--- START OF Dataset excerpt ---

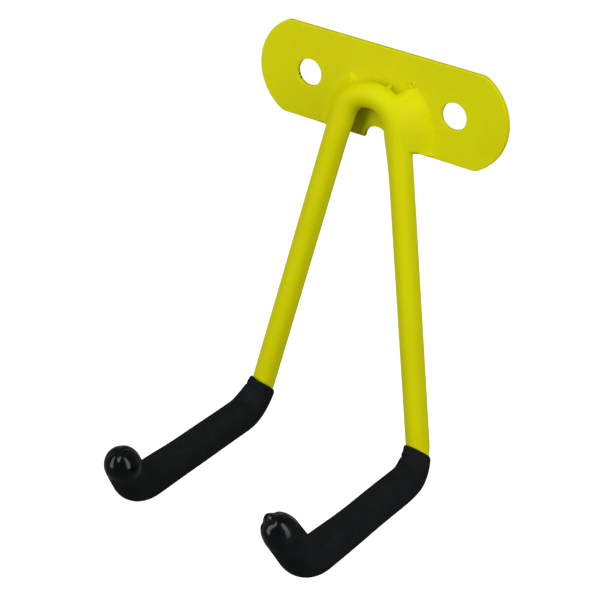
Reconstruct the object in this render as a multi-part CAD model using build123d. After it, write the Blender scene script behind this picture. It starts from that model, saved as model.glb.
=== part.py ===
from build123d import *
import os
from math import atan, cos, radians, sin, tan

# Bicycle wall rack: a bent steel rod welded to a screw plate, with a foam-rubber sleeve on each arm.
# Millimetres. The wall is the plane y = 0 and the rack stands out of it towards -Y. X runs along the
# plate and +Z is up. The origin is the middle of the plate's back face, midway between the screw holes.

# ---- driving dimensions -------------------------------------------------------------------------

ROD_D = 10.0

PLATE_LENGTH = 116.0
PLATE_HEIGHT = 39.7
PLATE_T = 2.0
PLATE_END_R = 22.1          # the end arcs are a little wider than half the height, so they meet at corners
PLATE_CORNER_R = 5.0        # those corners are rounded off
PLATE_EDGE_R = 0.4          # rolled front edge left by the stamping die
HOLE_D = 11.4
HOLE_PITCH = 68.0

LEG_SPREAD = 11.2           # degrees between each leg and the middle plane
LEG_TILT = 2.5              # degrees that the legs lean out from the wall
CROWN_R = 13.4              # centreline radius of the narrow U at the top
CROWN_TOP_Z = 1.3           # height of the rod's centreline at the crown
ROOT_GAP = 0.05             # between the rod and the plate at the crown, closed by the welds
LEG_LENGTH = 215.3          # from the legs' crossing point to the corner of the lower bend

ARM_LENGTH = 85.5           # corner to corner
ARM_DROP = 0.7              # degrees below level
ARM_BEND_R = 13.0
TIP_LENGTH = 27.4           # corner of the upturned tip to the rod's cut end
TIP_RISE = 55.8             # degrees above level
TIP_TOE_IN = 16.3           # degrees that the tips lean towards the middle plane
TIP_BEND_R = 17.8
ROD_END_CHAMFER = 1.0

SLEEVE_D = 15.0
SLEEVE_CLEARANCE = 0.05     # radial, over the rod
SLEEVE_PAST_CORNER = 9.4    # the mouth's height up the leg from the lower corner
SLEEVE_MOUTH_TILT = 41.0    # degrees that the mouth slants, higher on the inner side of the bend
SLEEVE_DOME_BACK = 3.0      # the dome's centre is this far short of the rod's cut end

WELD_REACH = 10.2           # from the rod's centreline out to the fillet's toe, along the plate
WELD_ROOT = 2.0             # how far the fillet runs in under the rod from its top edge
WELD_CROWN_ANGLE = 46.0     # degrees from the top of the crown where the full fillet starts
WELD_END_Z = -12.5          # where the full fillet stops beside its leg

# ---- worked out from them -----------------------------------------------------------------------

ROD_R = ROD_D / 2
SLEEVE_R = SLEEVE_D / 2
PLATE_FRONT_Y = -PLATE_T
CROWN_Y = PLATE_FRONT_Y - ROD_R - ROOT_GAP

# The fillet's face leaves the rod as a tangent and runs straight down to its toe on the plate.
WELD_LEAVES_ROD = 2 * atan(WELD_REACH / ROD_R)
WELD_OFFSET = ROD_R * sin(WELD_LEAVES_ROD)
WELD_RISE = ROD_R - ROD_R * cos(WELD_LEAVES_ROD)
WELD_FOOT = WELD_REACH - WELD_OFFSET
SPREAD = radians(LEG_SPREAD)
TILT = radians(LEG_TILT)

# The legs' centrelines, carried on upwards, cross this far above the crown.
CROSSING_ABOVE_CROWN = CROWN_R / sin(SPREAD) - CROWN_R
CROSSING = Vector(
    0,
    CROWN_Y + CROSSING_ABOVE_CROWN * sin(TILT),
    CROWN_TOP_Z + CROSSING_ABOVE_CROWN * cos(TILT),
)


def mirrored(point):
    """The same point on the other side of the middle plane."""
    return Vector(-point.X, point.Y, point.Z)


def level_direction(toe_out_deg, rise_deg):
    """A unit direction out from the wall, turned sideways and raised by the given angles."""
    toe_out = radians(toe_out_deg)
    rise = radians(rise_deg)
    return Vector(sin(toe_out) * cos(rise), -cos(toe_out) * cos(rise), sin(rise))


LEG_DIRECTION = Vector(sin(SPREAD), -sin(TILT) * cos(SPREAD), -cos(TILT) * cos(SPREAD))
ARM_DIRECTION = level_direction(0, -ARM_DROP)
TIP_DIRECTION = level_direction(-TIP_TOE_IN, TIP_RISE)

LEG_CORNER = CROSSING + LEG_DIRECTION * LEG_LENGTH
TIP_CORNER = LEG_CORNER + ARM_DIRECTION * ARM_LENGTH
ROD_END = TIP_CORNER + TIP_DIRECTION * TIP_LENGTH


# ---- plate --------------------------------------------------------------------------------------

def plate_outline():
    """The plate's face: a bar with arc ends, drawn in the plate's own X and Z."""
    half_height = PLATE_HEIGHT / 2
    arc_centre_x = PLATE_LENGTH / 2 - PLATE_END_R
    with BuildSketch(Plane.XZ) as outline:
        Rectangle(PLATE_LENGTH, PLATE_HEIGHT)
        with BuildSketch(Plane.XZ, mode=Mode.INTERSECT):
            Rectangle(2 * arc_centre_x, 2 * PLATE_END_R)
            with Locations((-arc_centre_x, 0), (arc_centre_x, 0)):
                Circle(PLATE_END_R)
        fillet(outline.vertices(), PLATE_CORNER_R)
        with Locations((-HOLE_PITCH / 2, 0), (HOLE_PITCH / 2, 0), (0, -half_height)):
            Circle(HOLE_D / 2, mode=Mode.SUBTRACT)
    return outline.sketch


def make_wall_plate():
    """Flat stamping with two screw holes and a half-round notch in its lower edge."""
    plate = extrude(plate_outline(), amount=PLATE_T)
    front_edges = plate.faces().sort_by(Axis.Y)[0].edges()
    return fillet(front_edges, PLATE_EDGE_R)


# ---- rod ----------------------------------------------------------------------------------------

def tube_along(path, radius):
    """A round solid swept along a smooth path."""
    start = Plane(path @ 0, z_dir=path % 0)
    return sweep(start * Circle(radius), path=path)


def make_hook_rod():
    """One continuous rod: left tip, arm and leg, the crown, then the right leg, arm and tip."""
    points = [
        mirrored(ROD_END),
        mirrored(TIP_CORNER),
        mirrored(LEG_CORNER),
        CROSSING,
        LEG_CORNER,
        TIP_CORNER,
        ROD_END,
    ]
    radii = [TIP_BEND_R, ARM_BEND_R, CROWN_R, ARM_BEND_R, TIP_BEND_R]
    path = FilletPolyline(*points, radius=radii)
    rod = tube_along(path, ROD_R)
    cut_ends = [
        edge for edge in rod.edges().filter_by(GeomType.CIRCLE)
        if min((edge.arc_center - end).length for end in (ROD_END, mirrored(ROD_END))) < 0.1
    ]
    return chamfer(cut_ends, ROD_END_CHAMFER)


# ---- sleeves ------------------------------------------------------------------------------------

def right_arm_path(end_back):
    """The rod's centreline from well up the right leg to end_back short of the rod's cut end."""
    leg_start = LEG_CORNER - LEG_DIRECTION * (4 * SLEEVE_PAST_CORNER)
    tip_end = ROD_END - TIP_DIRECTION * end_back
    return FilletPolyline(leg_start, LEG_CORNER, TIP_CORNER, tip_end, radius=[ARM_BEND_R, TIP_BEND_R])


def make_sleeve_right():
    """A one-piece blind sleeve over the right arm, with a domed closed end at the tip."""
    outer_path = right_arm_path(SLEEVE_DOME_BACK)
    dome = Pos(*(outer_path @ 1)) * Sphere(SLEEVE_R)
    outer = tube_along(outer_path, SLEEVE_R) + dome
    sleeve = outer - tube_along(right_arm_path(-SLEEVE_CLEARANCE), ROD_R + SLEEVE_CLEARANCE)

    mouth_centre = LEG_CORNER - LEG_DIRECTION * SLEEVE_PAST_CORNER
    mouth_normal = Vector(0, -sin(radians(SLEEVE_MOUTH_TILT)), -cos(radians(SLEEVE_MOUTH_TILT)))
    waste_length = 4 * SLEEVE_PAST_CORNER
    waste_above_mouth = Plane(mouth_centre, z_dir=mouth_normal) * Cylinder(
        2 * SLEEVE_D, waste_length, align=(Align.CENTER, Align.CENTER, Align.MAX)
    )
    return sleeve - waste_above_mouth


# ---- welds --------------------------------------------------------------------------------------

def make_weld_bead_right(rod, plate):
    """A wide ramp-shaped fillet outside the right half of the crown and down beside the leg."""
    crown_centre_z = CROWN_TOP_Z - CROWN_R * cos(TILT)
    edge_circle_r = CROWN_R + WELD_OFFSET
    start = radians(WELD_CROWN_ANGLE)
    turn_end = radians(90 - LEG_SPREAD)
    middle = (start + turn_end) / 2

    def on_edge_circle(angle):
        return Vector(
            edge_circle_r * sin(angle), PLATE_FRONT_Y, crown_centre_z + edge_circle_r * cos(angle)
        )

    turn = ThreePointArc(on_edge_circle(start), on_edge_circle(middle), on_edge_circle(turn_end))
    run_drop = (turn @ 1).Z - WELD_END_Z
    run_end = turn @ 1 + Vector(run_drop * tan(SPREAD), 0, -run_drop)
    path = Wire([turn, Line(turn @ 1, run_end)])

    outward = Vector(sin(start), 0, cos(start))
    section = Plane(path @ 0, x_dir=outward, z_dir=path % 0) * make_face(Polyline(
        (-WELD_ROOT, 0), (WELD_FOOT, 0), (0, WELD_RISE), (-WELD_ROOT, WELD_RISE), close=True
    ))
    bead = sweep(section, path=path)
    for end in (path @ 0, run_end):
        base = Plane(end, z_dir=(0, -1, 0))
        bead += base * Cone(WELD_FOOT, 0, WELD_RISE, align=(Align.CENTER, Align.CENTER, Align.MIN))
    on_plate = Box(PLATE_LENGTH, PLATE_HEIGHT, PLATE_HEIGHT)
    bead = (bead & on_plate) - rod - plate
    return bead.solids().sort_by(SortBy.VOLUME)[-1]


def main():
    plate = make_wall_plate()
    rod = make_hook_rod()
    sleeve_right = make_sleeve_right()
    weld_bead_right = make_weld_bead_right(rod, plate)
    parts = {
        "wall_plate": plate,
        "hook_rod": rod,
        "weld_bead_right": weld_bead_right,
        "weld_bead_left": mirror(weld_bead_right, about=Plane.YZ),
        "sleeve_right": sleeve_right,
        "sleeve_left": mirror(sleeve_right, about=Plane.YZ),
    }
    os.makedirs("parts", exist_ok=True)
    for node, solid in parts.items():
        export_step(solid, f"parts/{node}.step")
        size = solid.bounding_box().size
        print(f"{node}: volume {solid.volume:.0f}, size {size.X:.1f} x {size.Y:.1f} x {size.Z:.1f}")


main()
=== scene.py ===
"""Bicycle wall rack: powder-coated rod and plate, laid welds, and foam-rubber sleeves with gathered tips."""
import bisect
import math
import random

import bmesh
import bpy
from mathutils import Matrix, Vector


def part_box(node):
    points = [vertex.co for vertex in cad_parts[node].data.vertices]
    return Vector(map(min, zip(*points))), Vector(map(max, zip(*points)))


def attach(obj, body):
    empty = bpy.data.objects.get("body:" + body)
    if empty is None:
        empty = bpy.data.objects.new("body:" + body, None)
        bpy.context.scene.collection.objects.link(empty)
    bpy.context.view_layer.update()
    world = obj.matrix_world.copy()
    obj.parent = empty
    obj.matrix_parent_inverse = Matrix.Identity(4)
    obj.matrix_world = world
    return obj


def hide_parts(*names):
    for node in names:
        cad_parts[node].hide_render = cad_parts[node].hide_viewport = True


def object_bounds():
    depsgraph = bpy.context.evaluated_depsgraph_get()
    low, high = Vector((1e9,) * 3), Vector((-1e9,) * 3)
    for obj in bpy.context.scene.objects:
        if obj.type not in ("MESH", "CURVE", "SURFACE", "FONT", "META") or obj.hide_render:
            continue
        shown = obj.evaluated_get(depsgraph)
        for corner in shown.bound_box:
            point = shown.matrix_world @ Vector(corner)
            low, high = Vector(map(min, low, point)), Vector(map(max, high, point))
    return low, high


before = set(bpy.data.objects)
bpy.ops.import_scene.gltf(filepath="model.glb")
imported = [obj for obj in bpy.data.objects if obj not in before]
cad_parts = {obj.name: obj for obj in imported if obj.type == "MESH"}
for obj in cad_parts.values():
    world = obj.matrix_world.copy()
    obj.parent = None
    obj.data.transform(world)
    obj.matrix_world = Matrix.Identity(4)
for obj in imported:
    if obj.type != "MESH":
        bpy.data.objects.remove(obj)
cad_lo, cad_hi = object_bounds()

MM = 0.001
BODY = "root"

# ---- the rod's route, as the CAD lays it out (millimetres, degrees) ------------------------------

ROD_R = 5.0
LEG_SPREAD = math.radians(11.2)
LEG_TILT = math.radians(2.5)
CROWN_R = 13.4
CROWN_TOP_Z = 1.3
ROOT_GAP = 0.05
LEG_LENGTH = 215.3
ARM_LENGTH = 85.5
ARM_DROP = math.radians(0.7)
TIP_RISE = math.radians(55.8)
TIP_TOE_IN = math.radians(16.3)
TIP_BEND_R = 17.8
ARM_BEND_R = 13.0
TIP_LENGTH = 27.4
DOME_BACK = 3.0             # the sleeve's domed end has its centre this far short of the rod's cut end
SLEEVE_R = 7.5
SLEEVE_CLEARANCE = 0.05
HOLE_R = 5.7
HOLE_X = 34.0

plate_lo, plate_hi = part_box("wall_plate")
PLATE_FRONT_Y = plate_lo.y / MM
PLATE_BOTTOM_Z = plate_lo.z / MM

crown_y = PLATE_FRONT_Y - ROD_R - ROOT_GAP
above_crown = CROWN_R / math.sin(LEG_SPREAD) - CROWN_R
CROSSING = Vector((
    0,
    crown_y + above_crown * math.sin(LEG_TILT),
    CROWN_TOP_Z + above_crown * math.cos(LEG_TILT),
))
LEG_DIRECTION = Vector((
    math.sin(LEG_SPREAD),
    -math.sin(LEG_TILT) * math.cos(LEG_SPREAD),
    -math.cos(LEG_TILT) * math.cos(LEG_SPREAD),
))
ARM_DIRECTION = Vector((0, -math.cos(ARM_DROP), -math.sin(ARM_DROP)))
TIP_DIRECTION = Vector((
    -math.sin(TIP_TOE_IN) * math.cos(TIP_RISE),
    -math.cos(TIP_TOE_IN) * math.cos(TIP_RISE),
    math.sin(TIP_RISE),
))
LEG_CORNER = CROSSING + LEG_DIRECTION * LEG_LENGTH
TIP_CORNER = LEG_CORNER + ARM_DIRECTION * ARM_LENGTH
ROD_END = TIP_CORNER + TIP_DIRECTION * TIP_LENGTH
TIP_TO_DOME = TIP_LENGTH - DOME_BACK
DOME_CENTRE = TIP_CORNER + TIP_DIRECTION * TIP_TO_DOME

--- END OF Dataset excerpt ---

## What you should do
Restate word for word only the lines running from the beginning of the data to the line holding "ROD_D = 10.0", both included.

## Answer to this task
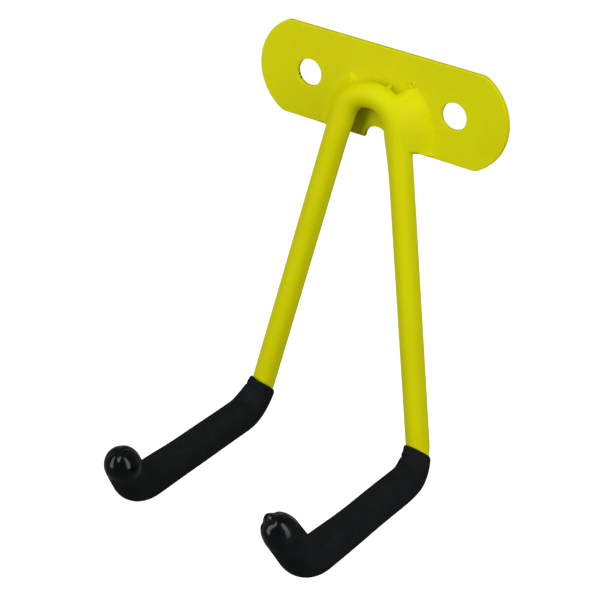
Reconstruct the object in this render as a multi-part CAD model using build123d. After it, write the Blender scene script behind this picture. It starts from that model, saved as model.glb.
=== part.py ===
from build123d import *
import os
from math import atan, cos, radians, sin, tan

# Bicycle wall rack: a bent steel rod welded to a screw plate, with a foam-rubber sleeve on each arm.
# Millimetres. The wall is the plane y = 0 and the rack stands out of it towards -Y. X runs along the
# plate and +Z is up. The origin is the middle of the plate's back face, midway between the screw holes.

# ---- driving dimensions -------------------------------------------------------------------------

ROD_D = 10.0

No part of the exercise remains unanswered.